Re: Erich Von Stroheim (1885-1957)
Publié : 10 mai 11, 13:22
Encore un autre documentaire de la série Cinéastes de Notre Temps. Décidément, la télé de l'époque produisait de bien beaux documentaires.
Erich Von Stroheim (1965, Robert Valey)
Lorsqu'il meurt en 1957, la vérité sur les origines de Stroheim est toujours inconnue. L'édition 1957 du Who's Who en fait toujours le fils d'un colonel de dragons et d'une dame d'honneur de l'Impératrice Elizabeth. Denis Marion commence alors à faire des recherches. Les états civils à Vienne, à la fin du XIXè siècle, sont séparés selon que l'on est catholique ou de confession israélite. Il retrouve donc l'état civil de Stroheim dans le registre du rabbin. Il est le fils de Benno Stroheim et de Johanna Bondy. On indique même le nom du circonciseur: Elias Weiss. Il est aussi mentionné qu'il a quitté la communauté en 1908. Il part effectivement pour les USA en 1909. Ses origines, selon Marion, expliquent cette relation de phobie et d'attirance pour cette société austro-hongroise dont il était exclu.

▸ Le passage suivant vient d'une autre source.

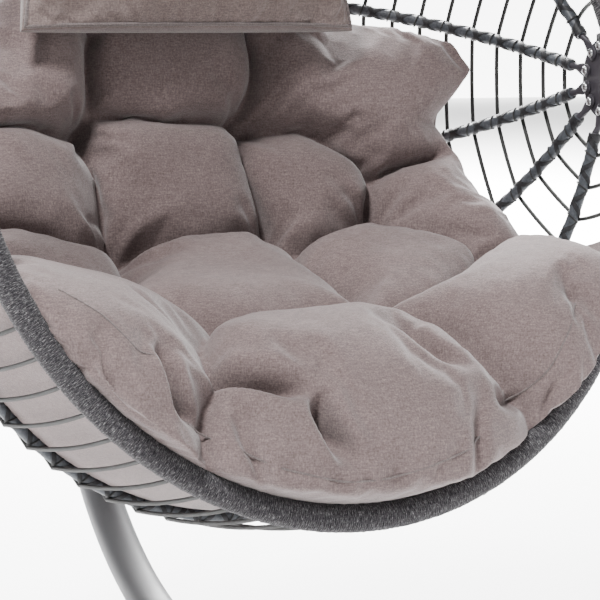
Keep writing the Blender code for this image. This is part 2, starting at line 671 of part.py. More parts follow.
def build_cushion(fabric, parent):
    """A thick bowl that lies against the hoops: its inside is the seat and back, and it ends in a
    roll that fills the rim's lower half and an edge at shoulder height."""
    outer = [(0.500, 36), (0.482, 22), (0.472, 6), (0.472, -10), (0.480, -26), (0.505, -42),
             (0.545, -60), (0.580, -76), (0.580, -88)]
    inner = [(0.570, -99), (0.520, -106), (0.440, -107), (0.360, -99), (0.320, -82), (0.315, -62),
             (0.318, -42), (0.335, -22), (0.335, -5), (0.335, 12), (0.375, 27), (0.440, 37)]
    profile = [(radius, math.radians(angle)) for radius, angle in outer + inner]
    room = 0.020
    points, half, steps, sides = [], 0.475, 14, len(profile)
    for i in range(steps + 1):
        turn = math.radians(70) * (2 * i / steps - 1)
        u = half * math.sin(turn)
        for radius, start_angle in profile:
            angle = shoulder(start_angle, turn)
            reach = kept_inside(radius * math.sqrt(math.cos(turn)), wall_radius(u, angle) - room)
            points.append(polar_point(u, angle, reach))
    last = len(points) - sides
    caps = [tuple(range(sides)), tuple(range(last, last + sides))]
    make("cushion", points, ring_faces(steps + 1, sides) + caps, fabric, parent)


def build_pillow(fabric, parent):
    """A small plump rectangle that leans on the back cushion's top."""
    half_width, half_height, half_thick = 0.255, 0.140, 0.060
    middle = basket_point(0, 0.340, 0.350)
    up, back = W, N
    points, faces, steps = [], [], 6
    for face in (-1, 1):
        for i in range(steps + 1):
            for j in range(steps + 1):
                a, b = 2 * i / steps - 1, 2 * j / steps - 1
                crown = math.sqrt(max(0, (1 - a ** 4) * (1 - b ** 4))) * half_thick + 0.006
                waist_a, waist_b = 1 - 0.05 * (1 - b * b), 1 - 0.05 * (1 - a * a)
                points.append(middle + U * a * half_width * waist_a + up * b * half_height * waist_b
                              + back * face * crown)
    per = (steps + 1) ** 2

    def at(face, i, j):
        return face * per + i * (steps + 1) + j

    for i in range(steps):
        for j in range(steps):
            for face in (0, 1):
                faces.append((at(face, i, j), at(face, i + 1, j), at(face, i + 1, j + 1),
                              at(face, i, j + 1)))
    for k in range(steps):
        for i, j, i2, j2 in ((k, 0, k + 1, 0), (k, steps, k + 1, steps), (0, k, 0, k + 1),
                             (steps, k, steps, k + 1)):
            faces.append((at(0, i, j), at(0, i2, j2), at(1, i2, j2), at(1, i, j)))
    make("pillow", points, faces, fabric, parent)


def tie_route(side, lead):
    """A pillow tie from its knot on a woven row above hoop 2: a little way forward, then down.
    lead is 0 for the first tie of a side and 1 for the second."""
    turn = hoop_turns()[TIE_ROW]
    turn = turn if side > 0 else math.pi - turn
    out = HOOP_WRAP_R + STRAND_R + STRAND_ROOM
    above, below = (hoop_point(angle, turn, out) for angle in HOOP_ANGLES[:2])
    knot = above.lerp(below, TIE_PLACE + lead * TIE_SPREAD) - N * (STRAND_R + TIE_R + TIE_ROOM)
    lean = U * side * (TIE_LEAN - lead * TIE_LEAN_LESS)
    route = [knot, knot - N * 0.006 - Z * 0.001, knot - N * 0.010 - Z * 0.007,
             knot - N * 0.012 - Z * 0.018]
    top, drop = knot - N * 0.012, TIE_DROP - lead * TIE_DROP_LESS
    route += [top + lean * part - Z * (0.018 + (drop - 0.018) * part)
              for part in (0.2, 0.45, 0.7, 1)]
    return route


def smooth(route, steps):
    """A curve through every point of the route."""
    ends = [route[0] * 2 - route[1], *route, route[-1] * 2 - route[-2]]
    found = []
    for p, q, r, t in zip(ends, ends[1:], ends[2:], ends[3:]):
        for i in range(steps):
            x = i / steps
            found.append(0.5 * (2 * q + (r - p) * x + (2 * p - 5 * q + 4 * r - t) * x ** 2
                                + (3 * q - p - 3 * r + t) * x ** 3))
    return found + [route[-1]]


def build_tie(name, side, lead, cotton, parent):
    path = smooth(tie_route(side, lead), 2)
    curve = bpy.data.curves.new(name, "CURVE")
    curve.dimensions = "3D"
    curve.bevel_depth = TIE_R
    curve.bevel_resolution = 2
    curve.use_fill_caps = True
    line = curve.splines.new("POLY")
    line.points.add(len(path) - 1)
    for point, place in zip(line.points, path):
        point.co = (*(place - parent.location), 1)
    curve.materials.append(cotton)
    made = bpy.data.objects.new(name, curve)
    made.parent = parent
    bpy.context.scene.collection.objects.link(made)


# ---- assembly --------------------------------------------------------------------------------------------
def main():
    for leftover in list(bpy.data.objects):
        bpy.data.objects.remove(leftover, do_unlink=True)
    steel = material("powder_coated_steel", 92, 92, 94, 0.42, 0.3)
    frame = material("basket_frame_steel", 60, 59, 62, 0.5, 0.3)
    bright = material("zinc_plated_steel", 176, 176, 178, 0.3, 1.0)
    yarn = material("charcoal_wicker_wrap", 74, 72, 74, 0.85)
    wicker = material("dark_round_strand", 52, 51, 53, 0.6)
    fabric = material("taupe_polyester", 142, 131, 130, 0.9)
    cotton = material("pale_cord", 168, 165, 165, 0.9)
    plastic = material("black_plastic", 32, 32, 33, 0.5)
    rubber = material("black_rubber", 30, 30, 31, 0.8)

    hook = Vector((0, RIM_TOP.y, HANGER_Z))
    tilt = Vector((0, RIM_TOP.y, TOP_LINK_Z))
    bodies = {"swing": empty_at("swing_axis", hook), "tilt": empty_at("tilt_axis", tilt),
              "swivel": empty_at("swivel_axis", Vector((0, RIM_TOP.y, BARREL_Z))),
              "basket": empty_at("spring_axis", Vector((0, RIM_TOP.y, SPRING_LOW_Z)))}

    build_base(steel, plastic, rubber)
    build_arm(steel, plastic)
    build_hanger(steel)
    build_suspension(bright, bodies)
    holes = rivet_holes(bodies["basket"])
    build_rim(frame, yarn, bodies["basket"])
    build_hoops(frame, wicker, bodies["basket"], holes)
    build_hubs(frame, bright, bodies["basket"], holes)
    build_webs(wicker, bodies["basket"])
    build_cushion(fabric, bodies["basket"])
    build_pillow(fabric, bodies["basket"])
    for word, side in (("left", -1), ("right", 1)):
        for number, lead in enumerate((0, 1), 1):
            build_tie(f"pillow_tie_{word}_{number}", side, lead, cotton, bodies["basket"])


main()
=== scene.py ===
"""Looks of the hanging egg chair: yarn-wrapped rim, wicker-wrapped hoops, woven strands, tufted cushion,
head pillow with its ties, and the smooth metal of the stand and the suspension.

Metres, +Z up. The basket is laid out about its rim: U is along the width, W runs up the leaning rim
and N points behind it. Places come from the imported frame.
"""
import math

import bpy
import bmesh
import numpy as np
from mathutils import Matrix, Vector


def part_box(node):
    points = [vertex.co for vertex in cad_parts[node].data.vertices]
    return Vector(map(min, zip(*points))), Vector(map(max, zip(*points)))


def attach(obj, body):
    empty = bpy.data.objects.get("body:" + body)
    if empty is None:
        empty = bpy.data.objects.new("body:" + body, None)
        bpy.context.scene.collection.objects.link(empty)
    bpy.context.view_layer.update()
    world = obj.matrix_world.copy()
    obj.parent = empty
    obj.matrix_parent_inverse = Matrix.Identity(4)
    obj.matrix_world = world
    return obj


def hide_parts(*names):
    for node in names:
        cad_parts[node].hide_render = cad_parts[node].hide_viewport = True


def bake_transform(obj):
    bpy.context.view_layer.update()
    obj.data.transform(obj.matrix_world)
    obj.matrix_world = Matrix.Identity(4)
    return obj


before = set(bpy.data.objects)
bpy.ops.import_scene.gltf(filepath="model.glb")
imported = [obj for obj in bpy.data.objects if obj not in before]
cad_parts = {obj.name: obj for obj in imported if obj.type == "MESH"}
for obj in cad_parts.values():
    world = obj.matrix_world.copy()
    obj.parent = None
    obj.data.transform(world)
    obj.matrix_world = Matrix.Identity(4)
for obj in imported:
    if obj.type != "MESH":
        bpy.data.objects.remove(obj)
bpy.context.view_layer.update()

X, Y, Z = (np.array(axis, float) for axis in ((1, 0, 0), (0, 1, 0), (0, 0, 1)))


def box(node):
    """(lowest corner, highest corner) of a CAD node as arrays."""
    low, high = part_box(node)
    return np.array(low), np.array(high)


def middle(node):
    low, high = box(node)
    return (low + high) / 2


# ---- driving dimensions, as the CAD part has them ----
LEAN = math.radians(17.3)
RIM_CENTRE = middle("rim_core") * (0, 1, 1)
U = X
W = np.array((0, math.sin(LEAN), math.cos(LEAN)))
N = np.array((0, math.cos(LEAN), -math.sin(LEAN)))

RIM_HALF_WIDTH, RIM_HALF_HEIGHT = 0.481, 0.541
RIM_CORE_R, RIM_WRAP_R = 0.0125, 0.019
RIM_BARE = math.radians(5)
HUB_OUT, HUB_UP, HUB_BACK = 0.512, 0.054, 0.104
HOOP_DEPTH = 0.605
HOOP_ANGLES = [math.radians(angle) for angle in (66.7, 29.9, 0.8, -27.8, -63.9)]
HOOP_R, HOOP_WRAP_R, HOOP_BARE = 0.005, 0.0085, 0.13
HUB_DISC_R, HUB_DISC_THICK = 0.058, 0.004
BOLT_CIRCLE_R = 0.047
TAB_HALF_WIDTH, TAB_HALF_THICK = 0.009, 0.002
RIVET_HEAD_R = 0.0062
STRUT_ANGLES = (math.radians(95), math.radians(-94))
STRUT_RISES = (0.052, -0.056)
STRAND_R, STRAND_ROOM, STRAND_ROWS, STRAND_PITCH = 0.0028, 0.0016, 17, 0.0466
GAP = 0.0003

ARM_R, ARM_BEND, ARM_BEND_Y, ARM_LOW_BEND_Z = 0.030, 0.580, 0.344, -0.233
ARM_TIP = math.radians(114)
SOCKET_R, SOCKET_LENGTH = 0.034, 0.26
RING_R, RING_BACK, RING_TUBE_R, SPINE_R = 0.530, 0.250, 0.020, 0.020
FOOT_R, FOOT_RISE = 0.024, 0.006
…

Le portrait est constitué d'interviews de personnes qui l'ont connu ou qui ont travaillé avec lui. Gloria Swanson revient sur le tournage agité de Queen Kelly. Elle trouvait que Stroheim dirigeait les acteurs comme le faisait DeMille, c-a-d en leur laissant toute liberté (contrairement aux acteurs chez Griffith qui le singent dit-elle). Elle a été effrayée en voyant qu'un tiers seulement du scénario avait été tourné et qu'ils avaient déjà 200 000 pieds (6100 m) de pellicule impressionnée au coût faramineux de 600 000 dollars. Elle appelle les banquiers de New York qui arrivent en un rien de temps et stoppent le tournage. Elle ne reverra Erich que lors du tournage de Sunset Boulevard.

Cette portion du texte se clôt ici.